___ Raw data ___

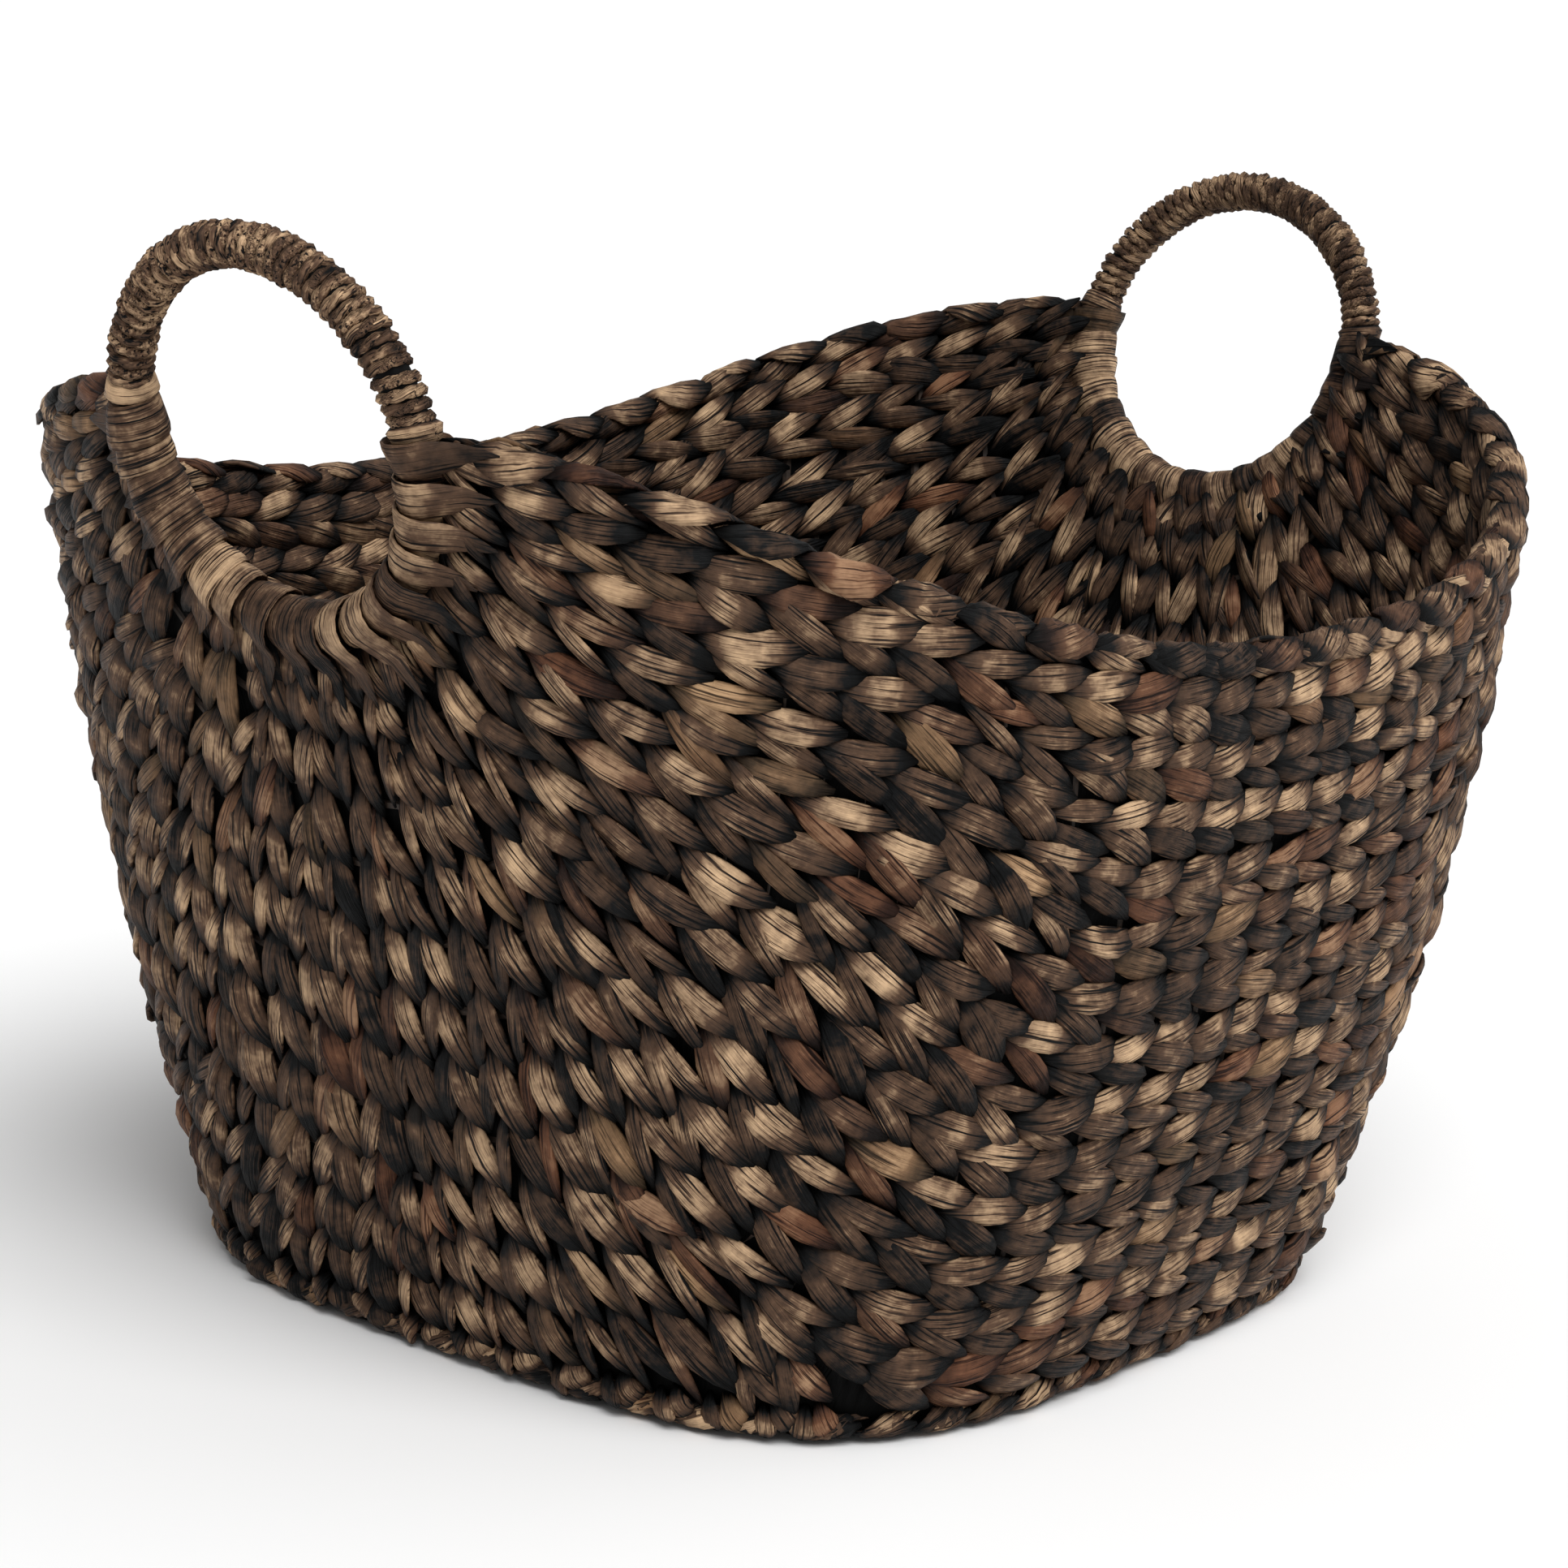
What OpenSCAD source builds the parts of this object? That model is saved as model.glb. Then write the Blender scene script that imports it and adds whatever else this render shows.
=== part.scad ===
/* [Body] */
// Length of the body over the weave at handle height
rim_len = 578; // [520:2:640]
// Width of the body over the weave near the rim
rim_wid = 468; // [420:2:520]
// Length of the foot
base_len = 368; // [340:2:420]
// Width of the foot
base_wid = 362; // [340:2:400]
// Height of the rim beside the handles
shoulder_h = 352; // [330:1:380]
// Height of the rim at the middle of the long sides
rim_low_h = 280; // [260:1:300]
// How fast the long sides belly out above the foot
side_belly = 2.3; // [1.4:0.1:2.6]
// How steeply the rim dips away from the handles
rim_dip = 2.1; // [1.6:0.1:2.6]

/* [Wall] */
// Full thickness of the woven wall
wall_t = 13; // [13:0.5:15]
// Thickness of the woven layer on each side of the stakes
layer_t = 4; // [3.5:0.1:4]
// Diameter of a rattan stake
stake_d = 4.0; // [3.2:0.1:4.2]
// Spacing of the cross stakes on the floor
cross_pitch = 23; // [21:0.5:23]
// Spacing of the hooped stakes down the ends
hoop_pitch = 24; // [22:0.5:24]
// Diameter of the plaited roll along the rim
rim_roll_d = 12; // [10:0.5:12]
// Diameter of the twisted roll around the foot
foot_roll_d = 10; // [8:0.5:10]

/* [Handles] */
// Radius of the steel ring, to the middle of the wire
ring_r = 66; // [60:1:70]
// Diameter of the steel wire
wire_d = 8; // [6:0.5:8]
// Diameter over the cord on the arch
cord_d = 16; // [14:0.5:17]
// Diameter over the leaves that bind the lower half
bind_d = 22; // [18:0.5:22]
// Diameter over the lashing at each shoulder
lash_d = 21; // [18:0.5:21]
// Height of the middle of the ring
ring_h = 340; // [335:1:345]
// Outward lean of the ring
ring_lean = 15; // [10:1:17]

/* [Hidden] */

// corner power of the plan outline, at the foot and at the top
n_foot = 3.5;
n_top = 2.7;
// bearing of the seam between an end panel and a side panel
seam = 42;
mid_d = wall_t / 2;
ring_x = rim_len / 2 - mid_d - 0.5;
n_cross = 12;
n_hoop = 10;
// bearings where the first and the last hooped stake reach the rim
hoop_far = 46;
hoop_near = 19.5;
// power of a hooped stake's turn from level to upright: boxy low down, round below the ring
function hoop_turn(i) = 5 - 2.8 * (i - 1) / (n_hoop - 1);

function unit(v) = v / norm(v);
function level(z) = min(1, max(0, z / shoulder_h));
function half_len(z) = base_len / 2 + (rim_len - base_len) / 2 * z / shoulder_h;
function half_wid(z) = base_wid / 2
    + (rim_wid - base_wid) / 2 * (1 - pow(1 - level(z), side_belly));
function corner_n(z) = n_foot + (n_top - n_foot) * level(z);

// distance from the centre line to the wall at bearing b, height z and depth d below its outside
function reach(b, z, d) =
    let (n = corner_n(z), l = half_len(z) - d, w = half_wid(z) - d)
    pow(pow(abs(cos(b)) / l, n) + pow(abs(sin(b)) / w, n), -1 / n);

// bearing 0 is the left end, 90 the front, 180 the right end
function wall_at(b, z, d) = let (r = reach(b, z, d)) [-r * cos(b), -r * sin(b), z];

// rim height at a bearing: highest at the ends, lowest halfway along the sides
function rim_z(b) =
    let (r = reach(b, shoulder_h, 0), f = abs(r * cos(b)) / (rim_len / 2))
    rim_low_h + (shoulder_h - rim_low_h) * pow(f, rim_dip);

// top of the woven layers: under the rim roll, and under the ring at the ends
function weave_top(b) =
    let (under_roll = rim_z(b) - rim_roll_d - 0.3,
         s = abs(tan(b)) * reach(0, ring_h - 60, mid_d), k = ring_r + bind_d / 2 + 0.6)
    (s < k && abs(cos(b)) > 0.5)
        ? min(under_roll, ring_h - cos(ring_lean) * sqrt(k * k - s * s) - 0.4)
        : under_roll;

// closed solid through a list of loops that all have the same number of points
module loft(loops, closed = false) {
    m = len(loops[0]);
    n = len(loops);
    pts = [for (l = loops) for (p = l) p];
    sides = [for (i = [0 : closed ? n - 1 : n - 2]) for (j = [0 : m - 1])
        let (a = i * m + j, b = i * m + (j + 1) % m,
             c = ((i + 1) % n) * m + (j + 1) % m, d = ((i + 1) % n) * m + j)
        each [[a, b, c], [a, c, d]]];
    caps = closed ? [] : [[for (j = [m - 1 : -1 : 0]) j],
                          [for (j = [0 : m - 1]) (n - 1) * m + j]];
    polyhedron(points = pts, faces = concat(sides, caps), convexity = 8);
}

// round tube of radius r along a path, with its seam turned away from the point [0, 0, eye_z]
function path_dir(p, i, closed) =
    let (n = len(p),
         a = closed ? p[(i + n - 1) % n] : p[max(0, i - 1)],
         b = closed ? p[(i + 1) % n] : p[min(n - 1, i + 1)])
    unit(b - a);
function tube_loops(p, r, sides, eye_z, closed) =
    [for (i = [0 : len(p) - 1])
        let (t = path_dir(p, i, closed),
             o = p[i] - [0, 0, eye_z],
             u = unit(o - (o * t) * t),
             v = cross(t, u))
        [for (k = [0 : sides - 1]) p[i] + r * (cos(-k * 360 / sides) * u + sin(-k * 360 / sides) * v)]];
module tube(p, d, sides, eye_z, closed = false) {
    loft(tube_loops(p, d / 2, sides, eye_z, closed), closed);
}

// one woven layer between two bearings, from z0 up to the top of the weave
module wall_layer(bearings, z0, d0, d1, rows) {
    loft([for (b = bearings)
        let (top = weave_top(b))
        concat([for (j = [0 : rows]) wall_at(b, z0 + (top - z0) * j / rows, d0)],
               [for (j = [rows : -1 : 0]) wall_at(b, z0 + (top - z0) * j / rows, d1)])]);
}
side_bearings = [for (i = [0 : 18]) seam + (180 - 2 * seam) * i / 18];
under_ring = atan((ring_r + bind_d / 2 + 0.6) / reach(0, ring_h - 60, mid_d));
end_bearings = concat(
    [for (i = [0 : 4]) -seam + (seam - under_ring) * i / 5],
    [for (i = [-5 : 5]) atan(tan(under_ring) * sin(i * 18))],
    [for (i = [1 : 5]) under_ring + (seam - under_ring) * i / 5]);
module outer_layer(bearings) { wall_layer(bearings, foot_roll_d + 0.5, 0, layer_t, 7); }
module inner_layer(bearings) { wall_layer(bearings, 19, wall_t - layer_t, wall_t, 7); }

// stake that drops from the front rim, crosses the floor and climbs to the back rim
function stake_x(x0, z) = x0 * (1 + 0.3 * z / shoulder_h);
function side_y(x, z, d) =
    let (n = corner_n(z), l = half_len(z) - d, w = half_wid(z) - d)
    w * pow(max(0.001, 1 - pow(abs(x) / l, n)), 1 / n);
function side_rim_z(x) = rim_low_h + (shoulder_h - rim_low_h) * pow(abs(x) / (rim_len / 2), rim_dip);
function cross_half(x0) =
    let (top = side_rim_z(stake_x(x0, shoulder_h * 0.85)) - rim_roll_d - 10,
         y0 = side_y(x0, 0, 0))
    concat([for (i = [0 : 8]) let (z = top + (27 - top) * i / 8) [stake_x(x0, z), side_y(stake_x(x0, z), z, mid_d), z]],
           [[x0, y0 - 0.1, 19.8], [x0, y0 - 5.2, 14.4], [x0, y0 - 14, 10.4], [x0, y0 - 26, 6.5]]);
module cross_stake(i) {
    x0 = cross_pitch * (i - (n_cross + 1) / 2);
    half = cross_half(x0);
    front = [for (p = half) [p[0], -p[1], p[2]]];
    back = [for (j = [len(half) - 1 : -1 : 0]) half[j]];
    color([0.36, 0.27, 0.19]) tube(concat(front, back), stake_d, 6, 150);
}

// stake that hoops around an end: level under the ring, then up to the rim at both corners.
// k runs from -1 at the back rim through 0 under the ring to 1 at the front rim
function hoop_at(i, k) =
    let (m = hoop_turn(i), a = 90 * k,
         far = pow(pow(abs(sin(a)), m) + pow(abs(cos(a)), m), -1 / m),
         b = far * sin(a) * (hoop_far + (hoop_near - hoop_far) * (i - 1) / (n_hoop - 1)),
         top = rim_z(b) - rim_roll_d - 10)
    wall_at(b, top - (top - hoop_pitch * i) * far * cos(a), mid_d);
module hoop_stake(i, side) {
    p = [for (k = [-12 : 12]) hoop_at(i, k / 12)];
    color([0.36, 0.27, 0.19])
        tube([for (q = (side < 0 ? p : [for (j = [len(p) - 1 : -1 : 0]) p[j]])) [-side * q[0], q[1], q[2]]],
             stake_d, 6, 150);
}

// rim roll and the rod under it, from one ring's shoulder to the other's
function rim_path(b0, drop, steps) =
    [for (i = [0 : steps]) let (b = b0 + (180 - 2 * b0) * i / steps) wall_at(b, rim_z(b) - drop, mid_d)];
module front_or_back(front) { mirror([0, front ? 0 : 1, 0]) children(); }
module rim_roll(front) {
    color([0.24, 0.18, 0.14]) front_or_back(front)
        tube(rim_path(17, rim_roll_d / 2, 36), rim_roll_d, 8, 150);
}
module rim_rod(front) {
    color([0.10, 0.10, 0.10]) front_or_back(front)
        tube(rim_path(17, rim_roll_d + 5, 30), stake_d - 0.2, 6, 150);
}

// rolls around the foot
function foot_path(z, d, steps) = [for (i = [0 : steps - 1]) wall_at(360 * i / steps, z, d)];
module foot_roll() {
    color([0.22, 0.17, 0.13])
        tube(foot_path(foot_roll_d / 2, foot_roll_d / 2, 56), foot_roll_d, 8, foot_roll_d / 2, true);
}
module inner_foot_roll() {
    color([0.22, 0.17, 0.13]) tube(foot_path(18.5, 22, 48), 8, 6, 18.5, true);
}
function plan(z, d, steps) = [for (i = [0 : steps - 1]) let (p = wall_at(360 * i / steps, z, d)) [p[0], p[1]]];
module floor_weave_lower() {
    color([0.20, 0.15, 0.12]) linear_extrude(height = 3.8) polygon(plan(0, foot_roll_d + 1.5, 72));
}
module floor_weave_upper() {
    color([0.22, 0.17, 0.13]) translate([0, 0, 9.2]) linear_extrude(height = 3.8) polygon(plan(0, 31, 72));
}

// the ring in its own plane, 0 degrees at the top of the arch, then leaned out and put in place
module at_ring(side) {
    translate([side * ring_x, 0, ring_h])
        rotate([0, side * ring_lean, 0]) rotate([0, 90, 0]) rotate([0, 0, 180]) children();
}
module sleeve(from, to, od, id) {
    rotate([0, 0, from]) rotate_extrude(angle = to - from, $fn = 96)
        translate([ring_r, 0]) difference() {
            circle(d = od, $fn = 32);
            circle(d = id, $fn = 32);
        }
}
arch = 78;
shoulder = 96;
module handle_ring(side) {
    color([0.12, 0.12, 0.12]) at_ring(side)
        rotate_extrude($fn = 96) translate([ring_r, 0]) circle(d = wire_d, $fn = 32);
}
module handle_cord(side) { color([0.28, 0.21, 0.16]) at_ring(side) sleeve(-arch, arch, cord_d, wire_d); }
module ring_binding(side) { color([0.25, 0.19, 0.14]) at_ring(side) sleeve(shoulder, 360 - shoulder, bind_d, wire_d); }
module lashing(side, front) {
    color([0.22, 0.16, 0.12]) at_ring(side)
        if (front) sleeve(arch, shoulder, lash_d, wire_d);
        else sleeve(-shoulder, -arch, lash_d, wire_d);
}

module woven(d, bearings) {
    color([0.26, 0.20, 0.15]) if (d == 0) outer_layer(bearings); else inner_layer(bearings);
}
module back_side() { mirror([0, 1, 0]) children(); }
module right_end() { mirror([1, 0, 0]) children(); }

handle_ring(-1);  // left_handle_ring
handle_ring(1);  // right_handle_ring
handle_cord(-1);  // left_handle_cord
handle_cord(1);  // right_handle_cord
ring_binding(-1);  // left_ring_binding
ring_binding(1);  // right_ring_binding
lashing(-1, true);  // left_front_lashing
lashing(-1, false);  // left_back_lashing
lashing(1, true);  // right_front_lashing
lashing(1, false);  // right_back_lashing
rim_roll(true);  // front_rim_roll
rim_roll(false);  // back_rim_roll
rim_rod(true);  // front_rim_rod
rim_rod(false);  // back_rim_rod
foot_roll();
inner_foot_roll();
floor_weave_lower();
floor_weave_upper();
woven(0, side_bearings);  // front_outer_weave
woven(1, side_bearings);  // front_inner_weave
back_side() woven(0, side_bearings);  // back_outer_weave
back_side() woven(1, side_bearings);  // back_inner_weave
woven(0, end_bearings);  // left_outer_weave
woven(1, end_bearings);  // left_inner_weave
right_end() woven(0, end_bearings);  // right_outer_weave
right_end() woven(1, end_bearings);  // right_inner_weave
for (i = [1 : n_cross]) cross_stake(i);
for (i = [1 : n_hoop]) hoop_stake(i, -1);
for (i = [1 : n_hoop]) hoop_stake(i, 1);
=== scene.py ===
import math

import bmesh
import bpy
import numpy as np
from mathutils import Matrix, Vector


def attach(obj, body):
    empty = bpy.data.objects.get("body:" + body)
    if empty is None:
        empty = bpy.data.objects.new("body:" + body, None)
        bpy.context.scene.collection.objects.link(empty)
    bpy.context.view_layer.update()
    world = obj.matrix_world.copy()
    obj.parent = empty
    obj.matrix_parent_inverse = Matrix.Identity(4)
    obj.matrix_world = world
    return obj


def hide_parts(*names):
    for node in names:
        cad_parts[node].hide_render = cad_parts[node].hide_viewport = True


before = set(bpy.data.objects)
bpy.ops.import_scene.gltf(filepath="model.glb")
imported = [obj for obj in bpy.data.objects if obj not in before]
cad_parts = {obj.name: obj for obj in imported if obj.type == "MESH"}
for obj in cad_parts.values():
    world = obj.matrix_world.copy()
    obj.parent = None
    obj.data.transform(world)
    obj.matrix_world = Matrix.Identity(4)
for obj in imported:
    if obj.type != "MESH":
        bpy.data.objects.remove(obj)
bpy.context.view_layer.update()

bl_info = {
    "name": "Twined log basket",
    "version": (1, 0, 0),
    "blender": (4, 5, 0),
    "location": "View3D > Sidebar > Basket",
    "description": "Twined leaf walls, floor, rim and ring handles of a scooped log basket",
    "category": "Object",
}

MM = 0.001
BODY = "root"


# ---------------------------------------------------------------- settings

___

* [Task to carry out]:
Copy each line that contains the word "empty".

* [Task answer]:
    empty = bpy.data.objects.get("body:" + body)
    if empty is None:
        empty = bpy.data.objects.new("body:" + body, None)
        bpy.context.scene.collection.objects.link(empty)
    obj.parent = empty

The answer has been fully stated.